Zamachy samobójcze w Taszkiencie
Uzbecka milicja poinformowała, że w Taszkencie w następstwie trzech samobójczych zamachów zginęły - poza zamachowcami - dwie osoby, a dziewięć zostało rannych.
Według tego źródła, zginął jeden milicjant i jeden strażnik strzegący ambasady izraelskiej. Z dziewięciu osób rannych dwie są w stanie ciężkim.
Zamachowców, jak podają agencje, było trzech. Dokonali ataków w trzech miejscach: przed ambasadą Izraela, w pobliżu ambasady USA i w siedzibie prokuratury generalnej Uzbekistanu.

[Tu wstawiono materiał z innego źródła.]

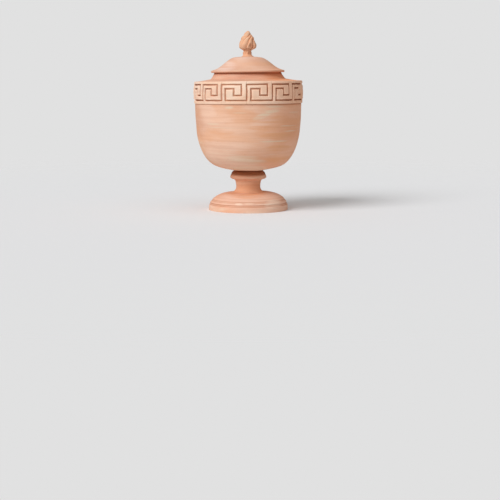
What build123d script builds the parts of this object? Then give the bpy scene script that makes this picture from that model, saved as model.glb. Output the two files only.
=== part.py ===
from build123d import *
import os
from math import cos, pi, radians, sin

# A lidded terracotta urn: a bell-shaped bowl with a Greek key frieze, on a knop, stem
# and domed foot, with a shoulder and neck, closed by a domed lid with a flame finial.
#
# Frame: millimetres, origin at the centre of the face it rests on, +Z up, front
# towards -Y. Every turned piece is drawn as an outline of (radius, height) in the
# XZ plane and revolved about Z.

os.makedirs("parts", exist_ok=True)

# Foot and stem
foot_r = 142.0            # widest, at the resting edge
foot_edge_h = 12.0        # upright edge below the dome
foot_ring_r = 124.0       # inside of the ring it rests on
dome_top_r = 62.0         # where the dome meets the stem
dome_top_z = 62.8
dome_wall = 12.0
stem_foot_r = 59.5        # lower edge of the stem, where it is luted on the foot
stem_foot_h = 1.0
waist_r = 43.0            # narrowest place of the stem
waist_z = 87.0
stem_top_r = 51.5
stem_top_z = 110.0        # seat of the knop
core_r = 26.0             # hollow up the middle of the stem and knop

# Knop
knop_r = 65.2
knop_wide_z = 118.5
knop_top_r = 49.0
knop_top_z = 143.0        # seat of the bowl

# Bowl
bowl_base_r = 55.0
bowl_lip_r = 190.3        # just below the frieze
bowl_floor_z = 156.0      # inside
bowl_inside_r = 176.5     # inside, behind the frieze
bowl_top_z = 457.0        # seat of the shoulder

# Frieze
seat_r = 186.0            # shallow seat turned in the bowl for the frieze
frieze_bottom_z = 381.5
frieze_top_z = 460.0
frieze_edge_r = 191.8     # face of the frieze at its borders
frieze_face_r = 195.2     # face of the frieze at mid-height, slightly crowned
frieze_round = 5.0        # rounding of the top edge
groove_floor_r = 190.2
groove_w = 4.8
key_count = 14
first_seam = -91.4        # polar angle of one seam, near the front
seam_drift = 3.1          # the tiles are spaced by hand: wider here, closer behind
seam_lag = -25.0

# Shoulder and neck
shoulder_z = 459.0        # outer edge of the shoulder
neck_root_r = 135.0
neck_root_z = 466.8
neck_r = 119.5            # at the rim
rim_z = 490.0             # seat of the lid
mouth_r = 108.0

# Lid
lid_r = 131.0
lid_edge_h = 7.5
lid_hollow_r = 90.0
lid_top_r = 25.0          # flat pad under the finial
lid_top_z = 545.5
flange_r = 103.5          # locating ring that hangs in the mouth
flange_wall = 8.0
flange_depth = 20.0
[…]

Po zamachach w Taszkencie, władze Izraela zaapelowały o zgranie międzynarodowych wysiłków w celu zlikwidowania tych, którzy stoją za zamachami. Do zamachów nikt się nie przyznał, lecz władze izraelskie sądzą, że mogli to zrobić islamscy bojownicy.
Do wybuchów w stolicy Uzbekistanu doszło, gdy w kraju tym trwa proces 15 podejrzanych o udział w aktach przemocy, do jakich doszło w marcu tego roku. W następstwie tamtych ataków, w tym zamachów bombowych, zginęły co najmniej 22 osoby, a 35 zostało rannych.